Child Labour( ILO ‘Accelerating action against child labour’ 2010 report)

1. India has 445 million children, Bangladesh 64 million, and Pakistan 70 million, as compared to, for example, China’s 348 million.

2. In sheer numbers, India and Pakistan have by far the largest out-of-school child population in the world.

3. India still devotes about the same proportion of national income to education (about 3.5%) that it did in the mid-1980s.

4 Four states account for 40% of the country’s child workers.



Child Health ( UNICEF report 2009)

1. India has a whopping 61 million stunted children, the largest in any country,distantly followed by China that has 12 million children.

2. 3 out of 10 stunted children in the World are from India

3. Stunted growth is a consequence of long-term poor nutrition in early childhood. Stunting is associated with developmental problems and is often impossible to correct. A child who is stunted is likely to experience a lifetime of poor health and underachievement, a growing concern in India that is demographically a young nation.

4. Astoundingly more than 90% of the developing world's stunted children live in Africa and Asia.


Child Health (Save the Children-2009 Report)

1) A child dies every 15 seconds in India due to neonatal diseases while 20 lakh children die before reaching their fifth birthday.

2) Over four lakh newborns are dying every year within 24 hours of life in the country.

3) Over 20% of the world’s child deaths occur in India — the largest number anywhere in the world.

4) One in three of all malnourished children in the world live in India.

5) Around 46% of children under three are underweight in India.

6) Around 28% of child deaths are linked just to poor sanitation and unsafe drinking water

7) India's child mortality statistics are particularly poor, with 72 deaths per 1,000 live births, higher than neighbouring countries such as Bangladesh.


Hunger in India (United Nations World Food Programme (WFP)-2009 Report):

1. India ranks 94th in the Global Hunger Index of 119 countries.

2. India is failing its rural poor with 230 million people being undernourished — the highest for any country in the world.

3. Malnutrition accounts for nearly 50% of child deaths in India as every third adult (aged 15-49 years) is reported to be thin (BMI less than 18.5).

4. More than 27% of the world's undernourished population lives in India while 43% of children (under 5 years) in the country are underweight.

5. More than 70% of children (under-5) suffer from anaemia and 80% of them don't get vitamin supplements.

6. According to the report, the proportion of anaemic children has actually increased by 6% in the past six years with 11 out of 19 states having more than 80% of its children suffering from anaemia.

7. The proportion of stunted children (under-5) at 48% is again among the highest in the world.
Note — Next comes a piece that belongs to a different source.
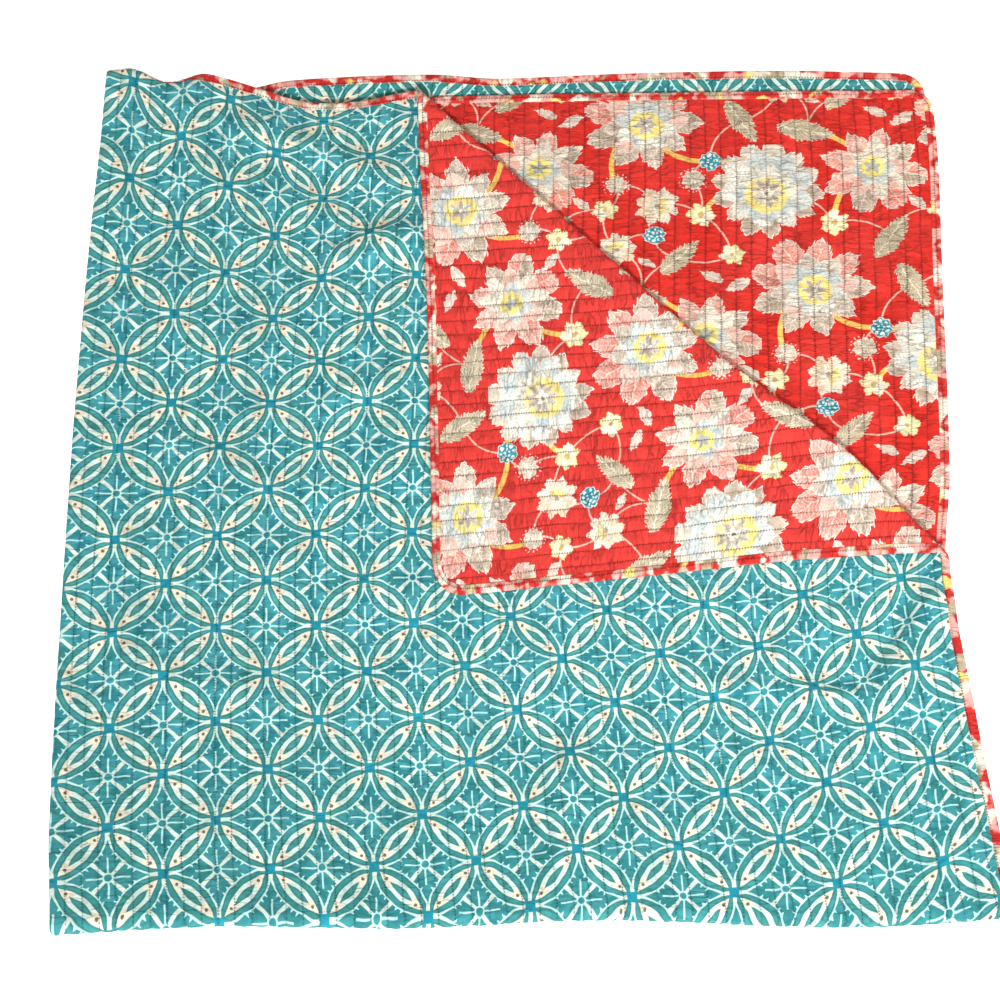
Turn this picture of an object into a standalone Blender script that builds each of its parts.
"""A reversible cotton quilt, folded in quarters, with the top corner turned back.

The quilt is drawn flat first. Across the cloth, u runs from the left crease; along it, v runs from the
bottom crease; n is the height over the middle of the sheet, positive on the teal side. Every piece is laid
out on that flat pattern and then carried through the same folds: over the left crease, over the bottom
crease, and over the diagonal crease of the turned-back corner. Units are metres and +Z is up.
"""
import math

import bmesh
import bpy
from mathutils import Vector
from mathutils.geometry import delaunay_2d_cdt

# Cloth as cut
TOP_WIDTH = 1.140
BACK_WIDTH = 1.105
HALF_LENGTH = 1.200
TOP_CORNER = 0.048
BACK_CORNER = 0.030

# Plies, quilting rows and binding
PLY = 0.0018
EDGE_PLY = 0.0010
PLY_GAP = 0.0003
ROW_PITCH = 0.020
ROW_RISE = 0.0005
BINDING_REACH = 0.010
BINDING_CLOTH = 0.0005
BINDING_PLAY = 0.0003
BINDING_SLACK = 0.0010
BINDING_NOSE = 0.0008
EDGE_FLAT = BINDING_REACH
EDGE_EASE = 0.020

# Folds
LAYER_PITCH = 0.0050
FOLD_EASE = 0.0012
FOLD_EASE_REACH = 0.060
SIDE_BEND = 0.006
FRONT_BEND = 0.011
EAR_SWELL = 0.0030
EAR_ACROSS = 0.020
EAR_SPREAD = 0.050
EAR_DEPTH = 0.080

# Turned-back corner
CREASE_START = Vector((-0.105, 0.600))
CREASE_END = Vector((0.563, -0.091))
CREASE_ROLL = 0.005
FLAP_LIFT = 0.0053
FLAP_SETTLE = 0.060
CREASE_BOW = 0.017
BOW_CENTRE = 0.77
BOW_LENGTH = 0.13
BOW_FADE = 0.20

# Outline on the surface, as (distance from the crease, place)
LEFT_EDGE = ((0.0, -0.530), (0.12, -0.538), (0.40, -0.541), (0.86, -0.537), (1.20, -0.523))
FRONT_EDGE = (
    (0.0, -0.571), (0.20, -0.562), (0.42, -0.564), (0.65, -0.554), (0.94, -0.563), (1.14, -0.552),
)
TOP_LAYER_END = (
    (0.0, 0.640), (0.03, 0.642), (0.07, 0.622), (0.105, 0.629), (0.14, 0.625), (0.20, 0.603),
    (0.26, 0.584), (0.32, 0.585), (0.38, 0.599), (0.43, 0.602), (0.74, 0.576), (1.14, 0.551),
)
SECOND_LAYER_END = (
    (0.0, 0.640), (0.03, 0.638), (0.07, 0.618), (0.14, 0.619), (0.20, 0.597), (0.26, 0.579),
    (0.32, 0.580), (0.40, 0.595), (0.60, 0.602), (0.95, 0.607), (1.105, 0.609),
)
LOWER_LAYERS_END = (
    (0.0, 0.598), (0.10, 0.600), (0.18, 0.612), (0.24, 0.627), (0.43, 0.637), (0.52, 0.631),
    (0.70, 0.639), (0.90, 0.643), (1.02, 0.641), (1.14, 0.636),
)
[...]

Every second child in the country is stunted, according to the health ministry's figures.

8. Around 30% of babies in India are born underweight.
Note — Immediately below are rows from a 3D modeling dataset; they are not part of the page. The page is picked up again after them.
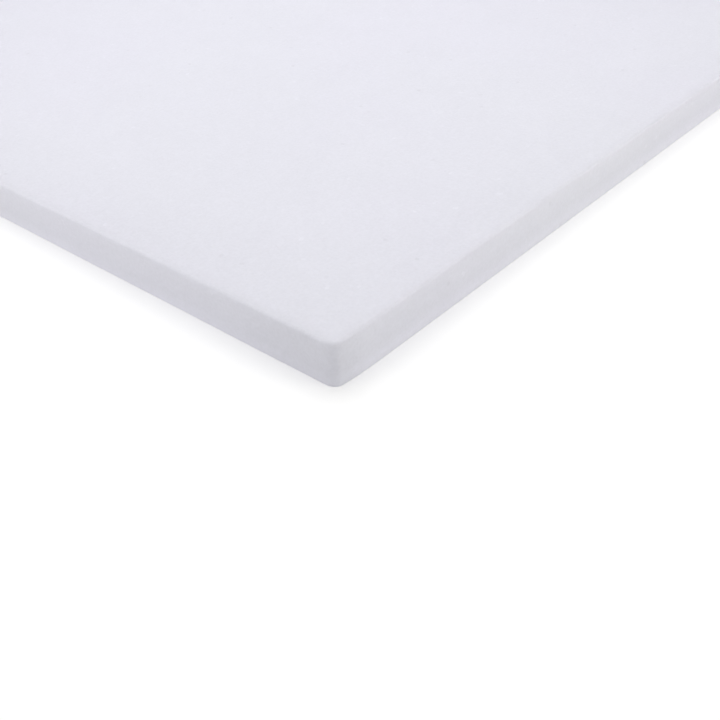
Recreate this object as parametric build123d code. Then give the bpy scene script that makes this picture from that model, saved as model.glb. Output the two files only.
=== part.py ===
from build123d import *
import os

# A board of fine-celled white foam, split from a block and cut to size, lying on its lower face.
# Sizes are millimetres. The origin is the centre of the lower face, with Z up through the board.

# The board's three outer sizes, along X, Y and Z
board_length = 500.0
board_width = 500.0
board_thickness = 20.0

# The blade rounds the upright corners as it turns, and leaves a soft arris round each broad face
corner_radius = 6.5
arris_radius = 1.2


def foam_board():
    """The whole board is one piece of foam: two broad flat faces and four straight cut sides."""
    outline = RectangleRounded(board_length, board_width, corner_radius)
    slab = extrude(outline, board_thickness)
    rims = slab.faces().filter_by(Axis.Z).edges()
    return fillet(rims, arris_radius)


os.makedirs("parts", exist_ok=True)
export_step(foam_board(), "parts/foam_board.step")
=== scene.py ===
import math

import bpy
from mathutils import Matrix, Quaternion, Vector, noise


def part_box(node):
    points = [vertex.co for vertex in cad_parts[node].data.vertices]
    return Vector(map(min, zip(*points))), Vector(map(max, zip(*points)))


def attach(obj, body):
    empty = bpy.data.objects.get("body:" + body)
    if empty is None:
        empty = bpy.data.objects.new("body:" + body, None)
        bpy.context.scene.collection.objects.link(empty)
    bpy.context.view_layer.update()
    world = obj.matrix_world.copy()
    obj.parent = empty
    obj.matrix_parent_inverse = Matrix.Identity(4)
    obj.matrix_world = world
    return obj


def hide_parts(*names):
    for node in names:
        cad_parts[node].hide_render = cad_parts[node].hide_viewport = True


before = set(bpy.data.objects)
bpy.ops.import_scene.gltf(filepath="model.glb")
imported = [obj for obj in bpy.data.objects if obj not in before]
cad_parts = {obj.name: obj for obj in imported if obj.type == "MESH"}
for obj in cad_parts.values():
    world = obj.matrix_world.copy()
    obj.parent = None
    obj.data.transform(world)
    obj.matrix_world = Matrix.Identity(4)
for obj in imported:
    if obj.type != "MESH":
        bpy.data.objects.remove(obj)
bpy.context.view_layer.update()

# One board of fine-celled white foam on a white floor, seen from above its nearest corner.
# Sizes are metres in the part's own frame, with Z up through the board and its lower face at zero.

mm = 0.001

# The board's outer sizes come from the frame. Each corner is rounded tighter on one half than the other
box_low, box_high = (Vector(corner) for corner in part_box("foam_board"))
centre = (box_low + box_high) / 2
half_length, half_width, _ = (box_high - box_low) / 2
floor_level = box_low.z
thickness = box_high.z - box_low.z
tight_radius = 3.5 * mm
broad_radius = 7 * mm
upper_arris = 1.2 * mm
lower_arris = 0.05 * mm

# How finely the board is meshed. A side is half a corner, a straight stretch and half a corner
half_corner_steps = 8
straight_steps = 384
side_steps = straight_steps + 2 * half_corner_steps
arris_steps = 6
cut_steps = 14
rim_width = 12 * mm

# Rings on a broad face from its edge to the rim: how far across each is, and whether it has half as
# many points as the ring before
face_rings = ((0.10, False), (0.28, True), (0.58, True), (1.0, False))

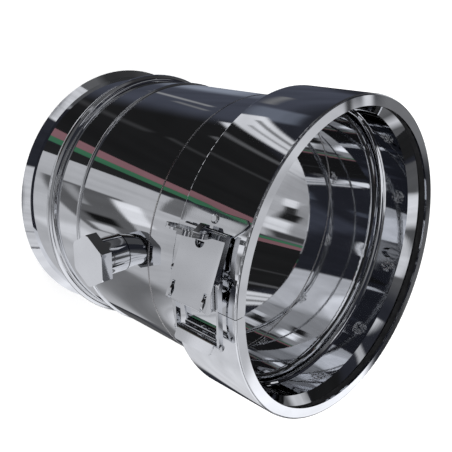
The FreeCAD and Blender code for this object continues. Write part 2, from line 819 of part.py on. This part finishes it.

9. Almost 80% of rural households do not have access to toilets within their premises. The figure exceeds 90% in states like Chhattisgarh, Jharkhand, Orissa and MP.



Indians Children

The answer to these thing lies in Conceptual areas of re-defining BPL, Child rights, health, Nutrition and reforms in those fields.
The present BPL is based on three decades old consumer basket. If it is redefined almost 60% of Indian Muslims and Dalits will be Bellow the poverty line.
The GOI won't have a definition for 'Child' let live alone the related topics such as Child labour etc. The concept of Literacy is also false, as most of the people who can sign their name cannot read and understand the script. So the definition of literacy has to be changed to years of schooling.
There are many such thing which needs to be clearly defined, for which Reforms in these areas are necessary.
Another important thing is 'Indias figures and facts' being based on such false concepts are far from reality. This fabrication of facts / concepts has to be corrected to meet the challenges of feature.
It is unfortunate that neither the policy makers, nor the bodies of governance are interested on these issue including Media.